▶ Records for processing:
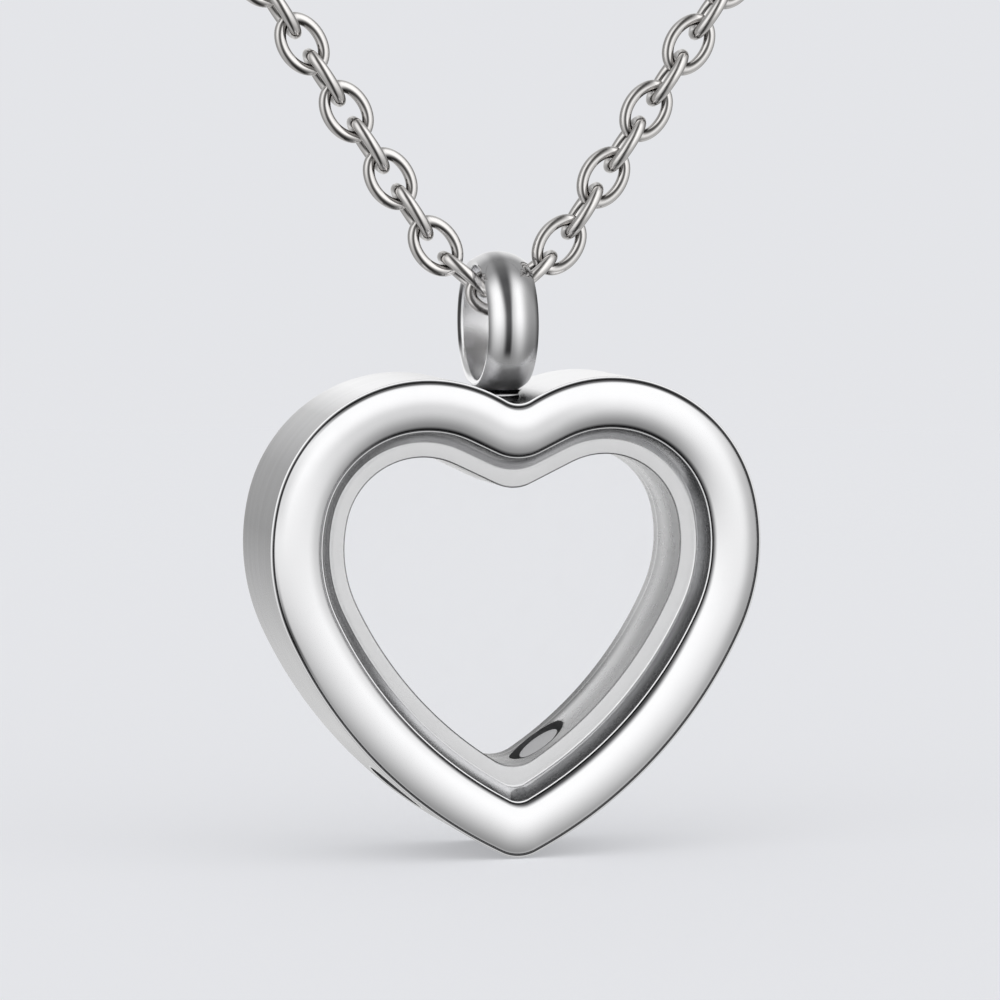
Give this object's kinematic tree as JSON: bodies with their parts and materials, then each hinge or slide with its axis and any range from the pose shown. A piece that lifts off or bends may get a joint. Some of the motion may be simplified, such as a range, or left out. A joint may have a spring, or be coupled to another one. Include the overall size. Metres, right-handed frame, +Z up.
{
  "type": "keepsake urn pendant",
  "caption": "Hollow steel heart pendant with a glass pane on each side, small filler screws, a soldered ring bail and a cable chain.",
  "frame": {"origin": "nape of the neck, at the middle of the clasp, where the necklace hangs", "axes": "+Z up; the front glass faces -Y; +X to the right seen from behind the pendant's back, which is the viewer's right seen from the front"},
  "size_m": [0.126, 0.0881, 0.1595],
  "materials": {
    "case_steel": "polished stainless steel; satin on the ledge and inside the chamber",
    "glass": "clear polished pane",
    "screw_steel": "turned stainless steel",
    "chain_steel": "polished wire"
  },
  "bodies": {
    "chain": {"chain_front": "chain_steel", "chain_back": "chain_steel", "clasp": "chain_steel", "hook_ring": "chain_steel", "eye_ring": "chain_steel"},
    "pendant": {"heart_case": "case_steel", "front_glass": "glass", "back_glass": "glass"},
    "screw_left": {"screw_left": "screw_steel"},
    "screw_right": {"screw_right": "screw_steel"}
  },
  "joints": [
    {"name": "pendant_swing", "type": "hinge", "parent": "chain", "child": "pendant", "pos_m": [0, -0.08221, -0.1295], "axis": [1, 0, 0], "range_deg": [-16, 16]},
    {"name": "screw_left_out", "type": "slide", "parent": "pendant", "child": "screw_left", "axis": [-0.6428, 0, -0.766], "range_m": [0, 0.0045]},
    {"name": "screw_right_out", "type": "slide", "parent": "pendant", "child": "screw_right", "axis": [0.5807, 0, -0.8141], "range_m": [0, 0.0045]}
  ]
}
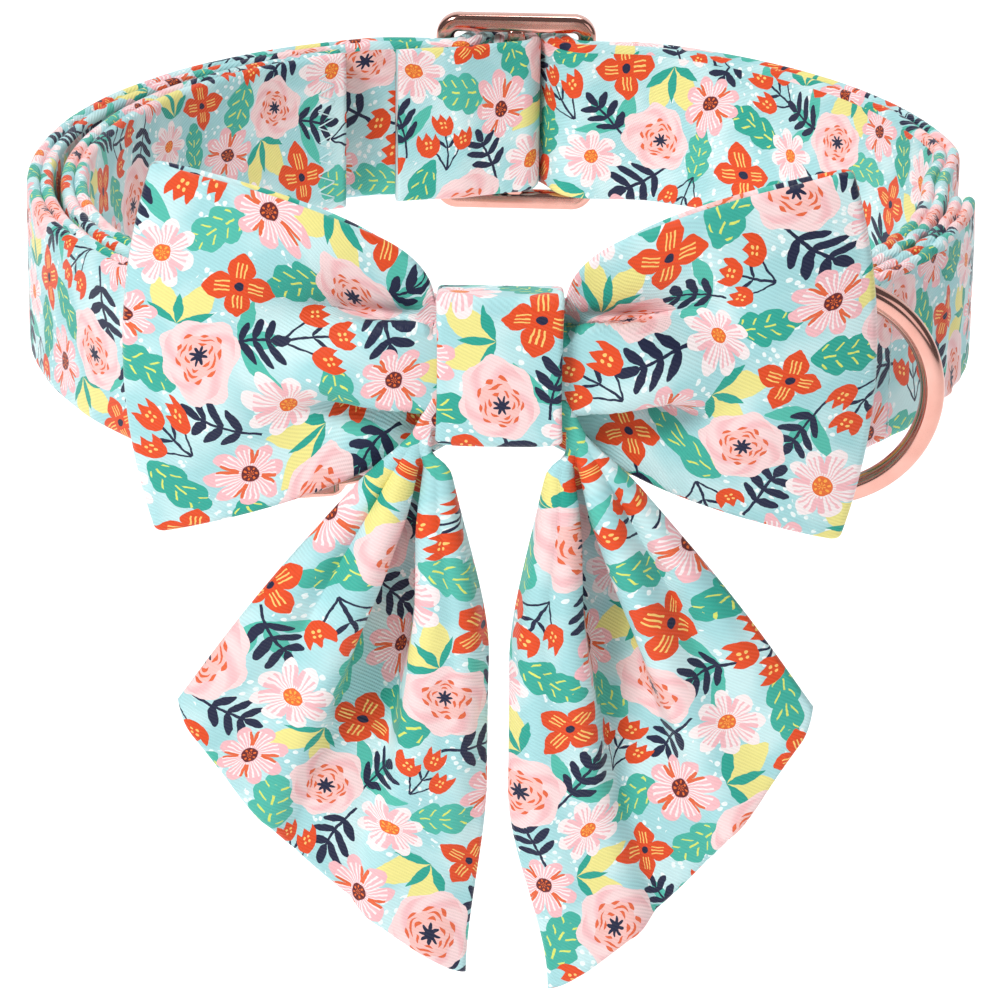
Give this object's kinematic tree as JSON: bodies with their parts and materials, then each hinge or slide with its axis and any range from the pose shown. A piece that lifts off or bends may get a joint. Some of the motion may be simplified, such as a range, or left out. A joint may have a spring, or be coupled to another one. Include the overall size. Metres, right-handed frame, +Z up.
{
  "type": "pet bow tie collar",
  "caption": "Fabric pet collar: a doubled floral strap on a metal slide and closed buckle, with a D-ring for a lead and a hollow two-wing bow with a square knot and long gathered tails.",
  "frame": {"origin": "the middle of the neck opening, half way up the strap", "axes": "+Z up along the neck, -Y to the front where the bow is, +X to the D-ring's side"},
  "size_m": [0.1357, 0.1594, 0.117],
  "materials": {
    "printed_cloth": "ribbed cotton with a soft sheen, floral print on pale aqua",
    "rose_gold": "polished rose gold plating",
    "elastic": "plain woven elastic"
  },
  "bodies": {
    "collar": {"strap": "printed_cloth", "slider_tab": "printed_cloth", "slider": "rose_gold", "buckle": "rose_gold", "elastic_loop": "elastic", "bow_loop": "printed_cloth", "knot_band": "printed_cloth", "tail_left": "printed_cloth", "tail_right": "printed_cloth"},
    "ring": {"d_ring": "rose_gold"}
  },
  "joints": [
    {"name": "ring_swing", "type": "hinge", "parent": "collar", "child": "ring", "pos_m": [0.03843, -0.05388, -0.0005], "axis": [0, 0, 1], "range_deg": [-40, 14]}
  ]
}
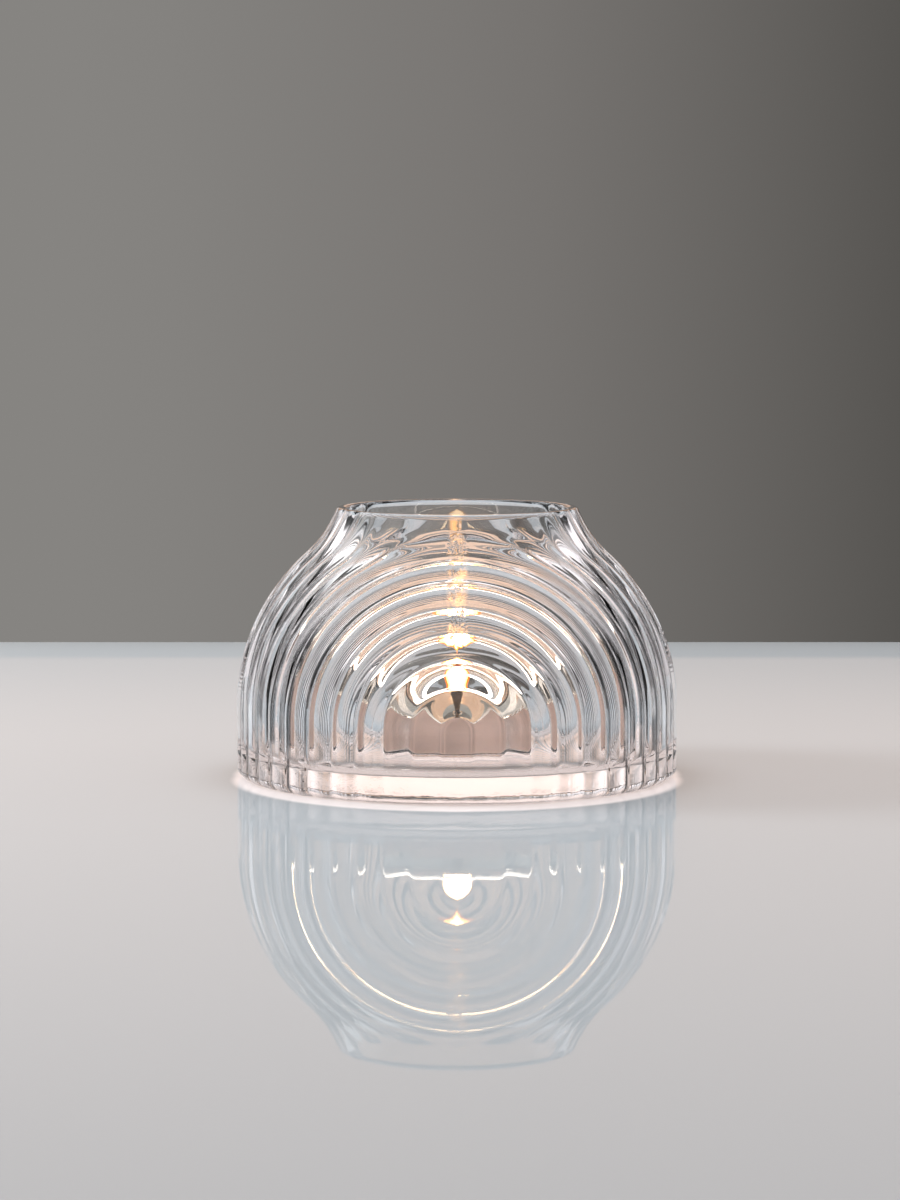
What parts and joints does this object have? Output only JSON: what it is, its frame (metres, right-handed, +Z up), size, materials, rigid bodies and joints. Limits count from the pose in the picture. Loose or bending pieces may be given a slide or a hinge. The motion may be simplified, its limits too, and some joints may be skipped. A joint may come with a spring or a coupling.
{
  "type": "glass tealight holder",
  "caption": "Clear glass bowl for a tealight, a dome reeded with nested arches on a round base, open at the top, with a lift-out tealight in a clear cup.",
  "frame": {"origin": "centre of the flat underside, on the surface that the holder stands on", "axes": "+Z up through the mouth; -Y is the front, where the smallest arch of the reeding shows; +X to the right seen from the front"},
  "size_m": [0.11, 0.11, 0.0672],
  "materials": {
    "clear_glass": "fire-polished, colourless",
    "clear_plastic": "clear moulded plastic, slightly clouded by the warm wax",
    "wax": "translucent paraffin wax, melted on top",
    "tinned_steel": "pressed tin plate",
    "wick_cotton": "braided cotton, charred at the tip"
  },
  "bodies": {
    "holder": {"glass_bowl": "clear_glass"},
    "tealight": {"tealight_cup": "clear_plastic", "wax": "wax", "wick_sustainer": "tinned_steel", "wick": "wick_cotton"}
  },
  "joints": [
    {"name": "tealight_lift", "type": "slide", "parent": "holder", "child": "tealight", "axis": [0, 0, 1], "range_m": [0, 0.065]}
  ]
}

...

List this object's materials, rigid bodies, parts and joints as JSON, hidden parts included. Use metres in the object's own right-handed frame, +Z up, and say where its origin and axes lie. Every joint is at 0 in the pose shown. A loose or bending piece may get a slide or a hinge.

==

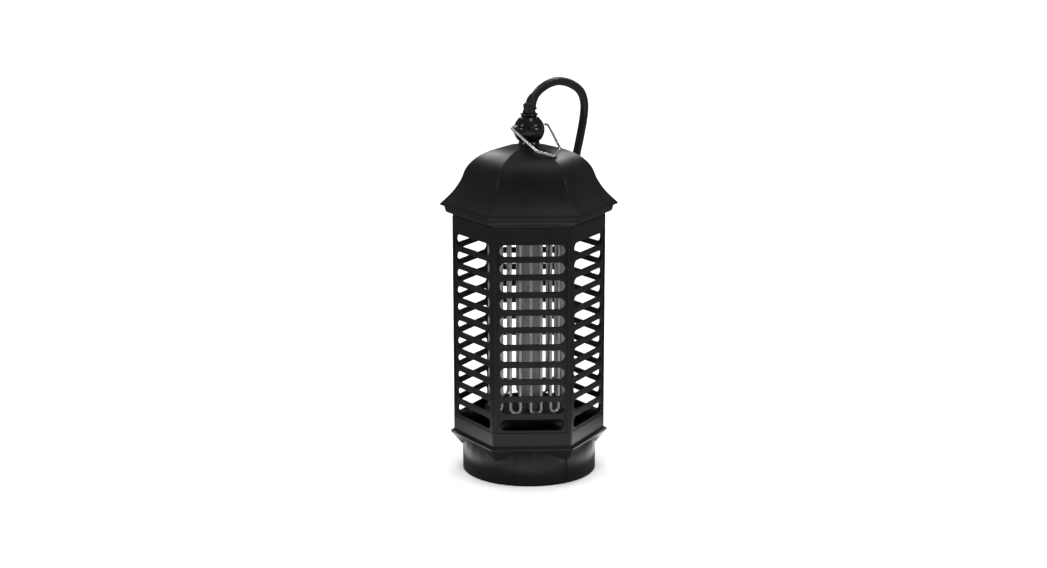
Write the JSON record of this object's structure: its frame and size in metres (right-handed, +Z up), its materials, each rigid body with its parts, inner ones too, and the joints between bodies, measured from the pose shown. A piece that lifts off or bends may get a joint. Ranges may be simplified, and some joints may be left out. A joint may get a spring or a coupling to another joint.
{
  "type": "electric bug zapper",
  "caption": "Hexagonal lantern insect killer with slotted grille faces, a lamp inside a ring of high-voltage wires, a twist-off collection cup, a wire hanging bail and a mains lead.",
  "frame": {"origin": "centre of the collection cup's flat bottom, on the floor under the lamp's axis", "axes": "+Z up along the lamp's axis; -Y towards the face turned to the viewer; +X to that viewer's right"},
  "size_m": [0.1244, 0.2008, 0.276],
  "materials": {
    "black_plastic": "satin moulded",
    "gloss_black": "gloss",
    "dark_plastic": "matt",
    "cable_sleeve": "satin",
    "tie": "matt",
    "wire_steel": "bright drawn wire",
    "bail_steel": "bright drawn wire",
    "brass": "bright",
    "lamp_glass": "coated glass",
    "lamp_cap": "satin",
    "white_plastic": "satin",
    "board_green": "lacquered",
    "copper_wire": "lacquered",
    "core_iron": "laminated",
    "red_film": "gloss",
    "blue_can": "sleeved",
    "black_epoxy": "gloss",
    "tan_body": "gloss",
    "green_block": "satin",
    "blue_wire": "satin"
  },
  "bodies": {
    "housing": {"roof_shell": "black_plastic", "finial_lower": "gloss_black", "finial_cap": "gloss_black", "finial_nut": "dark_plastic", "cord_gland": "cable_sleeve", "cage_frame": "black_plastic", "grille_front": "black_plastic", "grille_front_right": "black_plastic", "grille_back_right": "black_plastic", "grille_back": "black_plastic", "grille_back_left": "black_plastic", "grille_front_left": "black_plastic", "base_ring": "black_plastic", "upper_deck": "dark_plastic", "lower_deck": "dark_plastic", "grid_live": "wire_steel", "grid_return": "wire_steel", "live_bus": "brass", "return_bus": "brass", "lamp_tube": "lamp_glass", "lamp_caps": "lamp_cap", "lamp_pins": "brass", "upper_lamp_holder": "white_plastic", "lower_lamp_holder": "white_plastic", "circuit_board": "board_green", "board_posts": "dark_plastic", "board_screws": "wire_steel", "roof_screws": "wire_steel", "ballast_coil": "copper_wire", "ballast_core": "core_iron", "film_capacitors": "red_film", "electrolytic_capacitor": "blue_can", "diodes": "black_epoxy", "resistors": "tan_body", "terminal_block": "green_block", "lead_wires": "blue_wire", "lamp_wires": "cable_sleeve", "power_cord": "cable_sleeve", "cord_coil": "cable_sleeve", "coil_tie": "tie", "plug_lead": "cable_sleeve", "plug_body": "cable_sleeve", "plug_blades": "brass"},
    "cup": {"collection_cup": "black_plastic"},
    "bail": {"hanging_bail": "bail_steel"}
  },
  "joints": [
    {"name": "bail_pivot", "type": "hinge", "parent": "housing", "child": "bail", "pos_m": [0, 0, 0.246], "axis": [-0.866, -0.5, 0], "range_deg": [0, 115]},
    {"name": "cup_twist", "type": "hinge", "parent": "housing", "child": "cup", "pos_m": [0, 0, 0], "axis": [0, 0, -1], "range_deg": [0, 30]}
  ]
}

▶ Problem statement: Reproduce every line of the listing above in which the string "rigid" appears.

▶ Finished task:
What parts and joints does this object have? Output only JSON: what it is, its frame (metres, right-handed, +Z up), size, materials, rigid bodies and joints. Limits count from the pose in the picture. Loose or bending pieces may be given a slide or a hinge. The motion may be simplified, its limits too, and some joints may be skipped. A joint may come with a spring or a coupling.
List this object's materials, rigid bodies, parts and joints as JSON, hidden parts included. Use metres in the object's own right-handed frame, +Z up, and say where its origin and axes lie. Every joint is at 0 in the pose shown. A loose or bending piece may get a slide or a hinge.
Write the JSON record of this object's structure: its frame and size in metres (right-handed, +Z up), its materials, each rigid body with its parts, inner ones too, and the joints between bodies, measured from the pose shown. A piece that lifts off or bends may get a joint. Ranges may be simplified, and some joints may be left out. A joint may get a spring or a coupling to another joint.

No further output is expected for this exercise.